The university purchased the 1,152-core system with a $3.6 million grant from the National Institutes of Health's National Center for Research Resources. It will support NIH-funded research projects at the university.
Jeff McDonald, assistant director of high-performance computing operations at MSI, told BioInform that the latest purchase is the largest system at MSI and that it was selected because its shared memory capabilities best fit the researchers' needs.
In the grant abstract, the researchers wrote that the new system will help 33 research groups supported by 91 NIH grants "tackle ... the acquisition, analysis and visualization of petascale data from high-performance computing and high-throughput technologies."
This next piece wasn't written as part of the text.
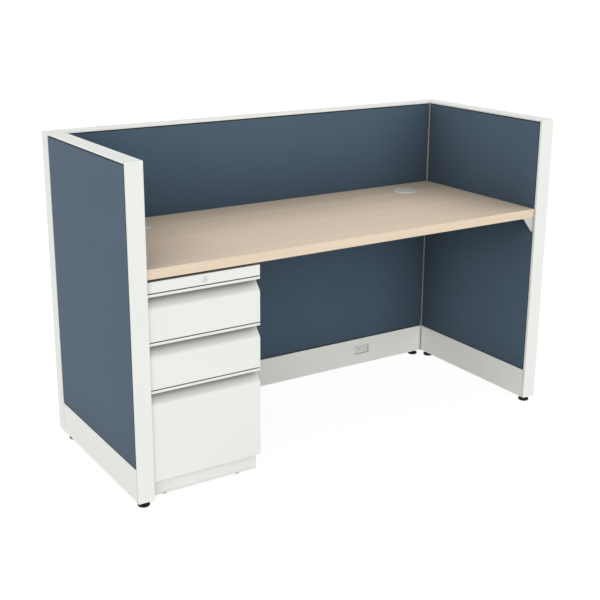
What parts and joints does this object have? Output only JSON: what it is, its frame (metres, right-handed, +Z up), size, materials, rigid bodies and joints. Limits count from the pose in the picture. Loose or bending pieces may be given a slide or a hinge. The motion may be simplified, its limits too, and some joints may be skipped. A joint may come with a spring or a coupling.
{
  "type": "cubicle workstation",
  "caption": "Office cubicle: fabric panels on slotted frames, laminate worksurface with grommets, raceway with a receptacle, and a locking pedestal with full-width drawer pulls.",
  "frame": {"origin": "on the floor, midway along the width and the depth", "axes": "+X to the seated user's right, +Y towards the back panel, +Z up"},
  "size_m": [1.632, 0.67, 1.0668],
  "materials": {
    "powder_white": "satin powder coat",
    "frame_steel": "mill",
    "fabric_slate": "plain woven panel fabric",
    "maple_laminate": "matt maple laminate",
    "maple_edge": "matt maple edge band",
    "black_plastic": "matt",
    "grey_plastic": "satin",
    "white_plastic": "satin",
    "zinc_steel": "bright zinc",
    "chrome_lock": "polished"
  },
  "bodies": {
    "workstation": {"back_frame": "frame_steel", "back_raceway_cover_inner": "powder_white", "back_raceway_cover_outer": "powder_white", "back_tile_inner": "fabric_slate", "back_tile_outer": "fabric_slate", "back_top_cap": "powder_white", "bracket_screws": "zinc_steel", "cabinet_slide_members": "zinc_steel", "duplex_receptacle": "white_plastic", "grommet_sleeves": "grey_plastic", "left_corner_cap": "powder_white", "left_corner_post": "powder_white", "left_end_trim": "powder_white", "left_wing_frame": "frame_steel", "left_wing_raceway_cover_inner": "powder_white", "left_wing_raceway_cover_outer": "powder_white", "left_wing_tile_inner": "fabric_slate", "left_wing_tile_outer": "fabric_slate", "left_wing_top_cap": "powder_white", "lock_cylinder": "chrome_lock", "panel_connectors": "zinc_steel", "pedestal_case": "powder_white", "pedestal_feet": "black_plastic", "pedestal_lock_rail": "powder_white", "power_block": "black_plastic", "right_corner_cap": "powder_white", "right_corner_post": "powder_white", "right_end_trim": "powder_white", "right_wing_frame": "frame_steel", "right_wing_raceway_cover_inner": "powder_white", "right_wing_raceway_cover_outer": "powder_white", "right_wing_tile_inner": "fabric_slate", "right_wing_tile_outer": "fabric_slate", "right_wing_top_cap": "powder_white", "worksurface": "maple_laminate", "worksurface_edge_band": "maple_edge", "worksurface_gusset": "powder_white", "worksurface_rear_angles": "powder_white"},
    "top_box_drawer": {"top_box_drawer_front": "powder_white", "top_box_drawer_box": "powder_white", "top_box_drawer_slide_members": "zinc_steel"},
    "top_box_slide_middle": {"top_box_middle_slide_members": "zinc_steel"},
    "middle_box_drawer": {"middle_box_drawer_front": "powder_white", "middle_box_drawer_box": "powder_white", "middle_box_drawer_slide_members": "zinc_steel"},
    "middle_box_slide_middle": {"middle_box_middle_slide_members": "zinc_steel"},
    "file_drawer": {"file_drawer_front": "powder_white", "file_drawer_box": "powder_white", "file_drawer_slide_members": "zinc_steel"},
    "file_slide_middle": {"file_middle_slide_members": "zinc_steel"},
    "lock_plug": {"lock_plug": "chrome_lock"},
    "lock_bar": {"lock_bar": "zinc_steel"},
    "left_grommet_cap": {"left_grommet_cap": "grey_plastic"},
    "right_grommet_cap": {"right_grommet_cap": "grey_plastic"},
    "left_wing_front_glide": {"left_wing_front_glide": "black_plastic"},
    "left_wing_rear_glide": {"left_wing_rear_glide": "black_plastic"},
    "right_wing_front_glide": {"right_wing_front_glide": "black_plastic"},
    "right_wing_rear_glide": {"right_wing_rear_glide": "black_plastic"},
    "back_left_glide": {"back_left_glide": "black_plastic"},
    "back_right_glide": {"back_right_glide": "black_plastic"}
  },
  "joints": [
    {"name": "top_box_drawer_slide", "type": "slide", "parent": "workstation", "child": "top_box_drawer", "axis": [0, -1, 0], "range_m": [0, 0.38]},
    {"name": "top_box_slide_middle_slide", "type": "slide", "parent": "workstation", "child": "top_box_slide_middle", "axis": [0, -1, 0], "range_m": [0, 0.19]},
    {"name": "middle_box_drawer_slide", "type": "slide", "parent": "workstation", "child": "middle_box_drawer", "axis": [0, -1, 0], "range_m": [0, 0.38]},
    {"name": "middle_box_slide_middle_slide", "type": "slide", "parent": "workstation", "child": "middle_box_slide_middle", "axis": [0, -1, 0], "range_m": [0, 0.19]},
    {"name": "file_drawer_slide", "type": "slide", "parent": "workstation", "child": "file_drawer", "axis": [0, -1, 0], "range_m": [0, 0.38]},
    {"name": "file_slide_middle_slide", "type": "slide", "parent": "workstation", "child": "file_slide_middle", "axis": [0, -1, 0], "range_m": [0, 0.19]},
    {"name": "lock_turn", "type": "hinge", "parent": "workstation", "child": "lock_plug", "pos_m": [-0.571, -0.323, 0.6912], "axis": [0, 1, 0], "range_deg": [0, 90]},
    {"name": "lock_bar_drop", "type": "slide", "parent": "workstation", "child": "lock_bar", "axis": [0, 0, -1], "range_m": [0, 0.008]},
    {"name": "left_grommet_cap_lift", "type": "slide", "parent": "workstation", "child": "left_grommet_cap", "axis": [0, 0, 1], "range_m": [0, 0.03]},
    {"name": "right_grommet_cap_lift", "type": "slide", "parent": "workstation", "child": "right_grommet_cap", "axis": [0, 0, 1], "range_m": [0, 0.03]},
    {"name": "left_wing_front_glide_turn", "type": "hinge", "parent": "workstation", "child": "left_wing_front_glide", "pos_m": [-0.789, -0.3086, 0], "axis": [0, 0, 1], "continuous": true},
    {"name": "left_wing_rear_glide_turn", "type": "hinge", "parent": "workstation", "child": "left_wing_rear_glide", "pos_m": [-0.789, 0.261, 0], "axis": [0, 0, 1], "continuous": true},
    {"name": "right_wing_front_glide_turn", "type": "hinge", "parent": "workstation", "child": "right_wing_front_glide", "pos_m": [0.789, -0.3086, 0], "axis": [0, 0, 1], "continuous": true},
    {"name": "right_wing_rear_glide_turn", "type": "hinge", "parent": "workstation", "child": "right_wing_rear_glide", "pos_m": [0.789, 0.261, 0], "axis": [0, 0, 1], "continuous": true},
    {"name": "back_left_glide_turn", "type": "hinge", "parent": "workstation", "child": "back_left_glide", "pos_m": [-0.742, 0.308, 0], "axis": [0, 0, 1], "continuous": true},
    {"name": "back_right_glide_turn", "type": "hinge", "parent": "workstation", "child": "back_right_glide", "pos_m": [0.742, 0.308, 0], "axis": [0, 0, 1], "continuous": true}
  ],
  "couplings": [
    {"joint": "top_box_slide_middle_slide", "follows": "top_box_drawer_slide", "ratio": 0.5},
    {"joint": "middle_box_slide_middle_slide", "follows": "middle_box_drawer_slide", "ratio": 0.5},
    {"joint": "file_slide_middle_slide", "follows": "file_drawer_slide", "ratio": 0.5},
    {"joint": "lock_turn", "follows": "lock_bar_drop", "rad_per_m": 196.35}
  ]
}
McDonald explained that Koronis includes Nvidia graphical processing units to speed up calculations as well as visualization capabilities, such as the ability to generate detailed graphical renditions of their data, that aren’t available in MSI’s other resources.
Furthermore, he said, because Koronis includes both graphical and computational components, it offers a one-stop solution for researchers looking to use both capabilities. Other MSI systems would require the data to be moved from one part of the system to the next, he said.
Koronis, which is named after one of Minnesota’s lakes, is one of four supercomputers housed at MSI and the only resource for life science researchers. It includes a shared-memory system with 3.1 terabytes of memory, 750 terabytes of disk storage, and 1,152 processor cores. It takes up four racks of standard system space covering roughly 32 square feet.
Currently, Koronis is being used to model biochemical interactions with anthrax as well as to study how brain networks are altered in psychiatric disorders.
McDonald said that the biological and medical research activities at U of Minnesota currently generate several terabytes worth of data each month combined.